→ Exercise
Write out exactly the lines between the line containing "module interface_board()" and the line containing "obj.data.transform(world)", including both of those lines, and nothing more.

→ Data for this exercise

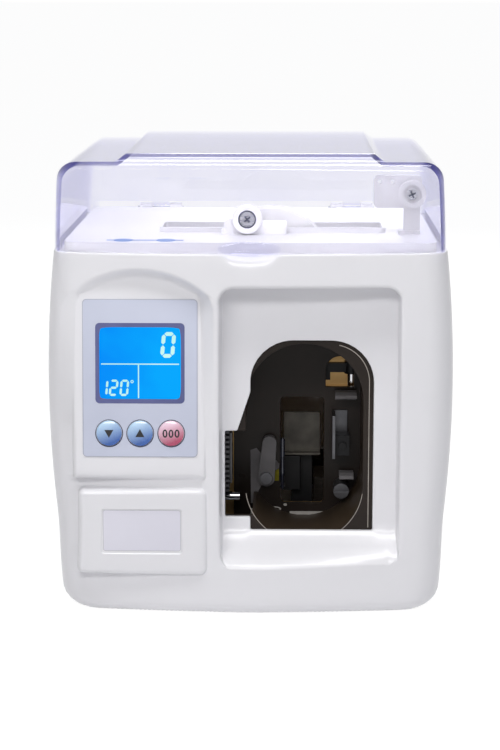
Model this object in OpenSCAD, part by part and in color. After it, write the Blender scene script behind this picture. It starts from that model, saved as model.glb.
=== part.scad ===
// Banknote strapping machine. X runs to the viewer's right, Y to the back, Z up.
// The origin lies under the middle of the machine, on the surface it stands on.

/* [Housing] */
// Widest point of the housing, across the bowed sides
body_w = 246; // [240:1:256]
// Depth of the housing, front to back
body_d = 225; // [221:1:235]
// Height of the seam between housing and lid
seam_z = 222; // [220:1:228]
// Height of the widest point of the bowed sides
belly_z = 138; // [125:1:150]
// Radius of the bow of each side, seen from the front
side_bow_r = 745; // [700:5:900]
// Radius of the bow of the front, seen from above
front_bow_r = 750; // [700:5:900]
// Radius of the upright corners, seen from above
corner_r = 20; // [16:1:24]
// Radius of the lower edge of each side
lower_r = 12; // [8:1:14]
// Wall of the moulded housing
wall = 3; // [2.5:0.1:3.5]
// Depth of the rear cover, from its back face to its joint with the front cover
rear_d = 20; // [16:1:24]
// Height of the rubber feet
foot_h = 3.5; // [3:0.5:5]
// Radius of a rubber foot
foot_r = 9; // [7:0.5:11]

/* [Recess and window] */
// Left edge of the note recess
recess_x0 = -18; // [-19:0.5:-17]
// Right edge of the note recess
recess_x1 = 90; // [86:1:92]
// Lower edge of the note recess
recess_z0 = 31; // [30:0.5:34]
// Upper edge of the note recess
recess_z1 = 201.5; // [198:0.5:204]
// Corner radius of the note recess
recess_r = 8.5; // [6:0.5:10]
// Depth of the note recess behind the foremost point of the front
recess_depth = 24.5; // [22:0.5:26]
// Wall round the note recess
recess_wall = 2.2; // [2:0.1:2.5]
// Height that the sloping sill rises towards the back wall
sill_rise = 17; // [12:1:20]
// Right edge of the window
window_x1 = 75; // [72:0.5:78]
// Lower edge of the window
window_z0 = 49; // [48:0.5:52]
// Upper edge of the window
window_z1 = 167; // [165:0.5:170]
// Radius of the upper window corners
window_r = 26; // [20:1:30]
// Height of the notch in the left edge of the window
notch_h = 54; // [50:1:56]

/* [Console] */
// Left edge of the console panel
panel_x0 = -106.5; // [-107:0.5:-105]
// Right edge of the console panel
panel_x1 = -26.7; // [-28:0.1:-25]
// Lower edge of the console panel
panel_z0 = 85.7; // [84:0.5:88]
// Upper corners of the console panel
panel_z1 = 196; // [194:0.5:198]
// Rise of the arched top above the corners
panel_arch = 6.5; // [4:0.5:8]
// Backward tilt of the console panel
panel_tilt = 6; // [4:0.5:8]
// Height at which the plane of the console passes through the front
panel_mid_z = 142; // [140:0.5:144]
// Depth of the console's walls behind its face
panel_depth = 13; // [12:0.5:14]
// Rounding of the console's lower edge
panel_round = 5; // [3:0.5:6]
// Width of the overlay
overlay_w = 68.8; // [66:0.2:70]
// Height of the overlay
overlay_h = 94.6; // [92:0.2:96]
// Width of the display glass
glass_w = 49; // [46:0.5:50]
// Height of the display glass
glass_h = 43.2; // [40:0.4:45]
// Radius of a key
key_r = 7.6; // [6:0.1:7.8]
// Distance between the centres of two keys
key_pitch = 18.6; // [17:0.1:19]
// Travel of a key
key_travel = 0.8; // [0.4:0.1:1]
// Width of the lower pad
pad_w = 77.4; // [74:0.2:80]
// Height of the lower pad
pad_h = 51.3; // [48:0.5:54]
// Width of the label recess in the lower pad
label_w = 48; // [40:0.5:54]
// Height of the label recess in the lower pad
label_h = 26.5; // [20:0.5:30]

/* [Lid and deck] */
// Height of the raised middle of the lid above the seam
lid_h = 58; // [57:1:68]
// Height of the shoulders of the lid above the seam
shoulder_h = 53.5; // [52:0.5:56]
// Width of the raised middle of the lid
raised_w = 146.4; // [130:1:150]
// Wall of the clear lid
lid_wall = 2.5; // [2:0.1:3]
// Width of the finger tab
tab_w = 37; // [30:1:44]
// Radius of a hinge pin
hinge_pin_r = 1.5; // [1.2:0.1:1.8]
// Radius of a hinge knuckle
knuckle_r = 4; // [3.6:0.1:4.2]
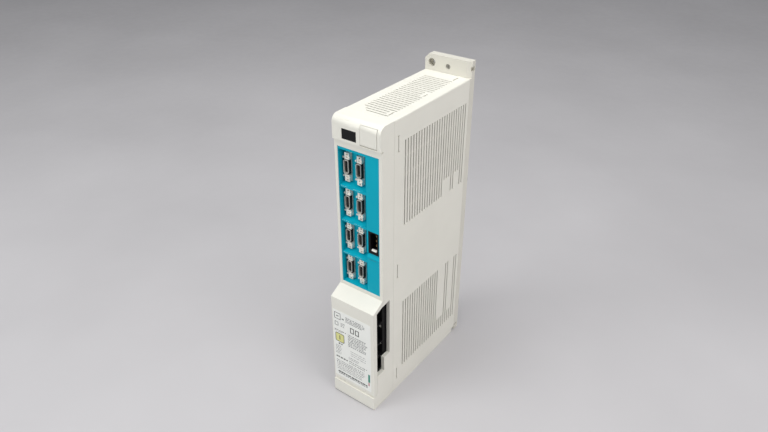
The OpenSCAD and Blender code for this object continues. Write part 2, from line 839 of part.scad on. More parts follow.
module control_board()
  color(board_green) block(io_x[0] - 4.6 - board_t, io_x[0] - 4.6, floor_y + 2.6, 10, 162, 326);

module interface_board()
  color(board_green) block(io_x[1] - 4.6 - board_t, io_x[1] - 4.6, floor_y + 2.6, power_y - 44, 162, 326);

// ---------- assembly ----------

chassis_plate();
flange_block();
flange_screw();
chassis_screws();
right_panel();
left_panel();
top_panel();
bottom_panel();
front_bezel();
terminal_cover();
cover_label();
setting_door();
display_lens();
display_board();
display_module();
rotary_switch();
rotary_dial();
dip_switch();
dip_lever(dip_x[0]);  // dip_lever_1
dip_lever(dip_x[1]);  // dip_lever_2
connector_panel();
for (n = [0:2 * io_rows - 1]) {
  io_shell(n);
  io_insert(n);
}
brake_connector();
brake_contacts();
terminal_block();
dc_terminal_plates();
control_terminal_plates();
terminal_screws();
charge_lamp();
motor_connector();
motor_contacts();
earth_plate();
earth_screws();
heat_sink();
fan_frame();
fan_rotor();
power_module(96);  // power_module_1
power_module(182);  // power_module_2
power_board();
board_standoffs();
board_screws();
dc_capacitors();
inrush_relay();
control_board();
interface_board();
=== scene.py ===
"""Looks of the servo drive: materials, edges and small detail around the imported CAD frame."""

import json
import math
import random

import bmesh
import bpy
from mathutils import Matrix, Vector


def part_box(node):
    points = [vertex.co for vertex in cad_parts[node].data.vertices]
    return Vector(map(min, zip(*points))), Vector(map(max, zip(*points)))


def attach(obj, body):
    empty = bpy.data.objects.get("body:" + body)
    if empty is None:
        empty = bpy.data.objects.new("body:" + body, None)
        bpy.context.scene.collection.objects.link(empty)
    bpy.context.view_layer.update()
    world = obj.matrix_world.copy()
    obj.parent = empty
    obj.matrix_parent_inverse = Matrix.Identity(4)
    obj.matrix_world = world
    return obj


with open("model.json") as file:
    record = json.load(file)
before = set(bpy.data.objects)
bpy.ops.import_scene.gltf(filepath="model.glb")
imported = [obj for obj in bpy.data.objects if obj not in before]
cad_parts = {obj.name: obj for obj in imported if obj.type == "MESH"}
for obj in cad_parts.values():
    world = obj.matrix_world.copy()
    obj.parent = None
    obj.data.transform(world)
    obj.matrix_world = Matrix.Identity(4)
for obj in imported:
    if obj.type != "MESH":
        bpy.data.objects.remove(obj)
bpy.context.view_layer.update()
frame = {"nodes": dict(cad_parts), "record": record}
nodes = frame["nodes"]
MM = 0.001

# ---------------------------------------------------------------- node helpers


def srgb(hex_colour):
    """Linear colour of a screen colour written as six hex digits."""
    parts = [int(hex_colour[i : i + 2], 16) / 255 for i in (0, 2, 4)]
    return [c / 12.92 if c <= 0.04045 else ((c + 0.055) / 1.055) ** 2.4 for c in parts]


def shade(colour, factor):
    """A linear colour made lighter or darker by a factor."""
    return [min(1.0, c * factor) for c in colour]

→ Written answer
module interface_board()
  color(board_green) block(io_x[1] - 4.6 - board_t, io_x[1] - 4.6, floor_y + 2.6, power_y - 44, 162, 326);

// ---------- assembly ----------

chassis_plate();
flange_block();
flange_screw();
chassis_screws();
right_panel();
left_panel();
top_panel();
bottom_panel();
front_bezel();
terminal_cover();
cover_label();
setting_door();
display_lens();
display_board();
display_module();
rotary_switch();
rotary_dial();
dip_switch();
dip_lever(dip_x[0]);  // dip_lever_1
dip_lever(dip_x[1]);  // dip_lever_2
connector_panel();
for (n = [0:2 * io_rows - 1]) {
  io_shell(n);
  io_insert(n);
}
brake_connector();
brake_contacts();
terminal_block();
dc_terminal_plates();
control_terminal_plates();
terminal_screws();
charge_lamp();
motor_connector();
motor_contacts();
earth_plate();
earth_screws();
heat_sink();
fan_frame();
fan_rotor();
power_module(96);  // power_module_1
power_module(182);  // power_module_2
power_board();
board_standoffs();
board_screws();
dc_capacitors();
inrush_relay();
control_board();
interface_board();
=== scene.py ===
"""Looks of the servo drive: materials, edges and small detail around the imported CAD frame."""

import json
import math
import random

import bmesh
import bpy
from mathutils import Matrix, Vector


def part_box(node):
    points = [vertex.co for vertex in cad_parts[node].data.vertices]
    return Vector(map(min, zip(*points))), Vector(map(max, zip(*points)))


def attach(obj, body):
    empty = bpy.data.objects.get("body:" + body)
    if empty is None:
        empty = bpy.data.objects.new("body:" + body, None)
        bpy.context.scene.collection.objects.link(empty)
    bpy.context.view_layer.update()
    world = obj.matrix_world.copy()
    obj.parent = empty
    obj.matrix_parent_inverse = Matrix.Identity(4)
    obj.matrix_world = world
    return obj


with open("model.json") as file:
    record = json.load(file)
before = set(bpy.data.objects)
bpy.ops.import_scene.gltf(filepath="model.glb")
imported = [obj for obj in bpy.data.objects if obj not in before]
cad_parts = {obj.name: obj for obj in imported if obj.type == "MESH"}
for obj in cad_parts.values():
    world = obj.matrix_world.copy()
    obj.parent = None
    obj.data.transform(world)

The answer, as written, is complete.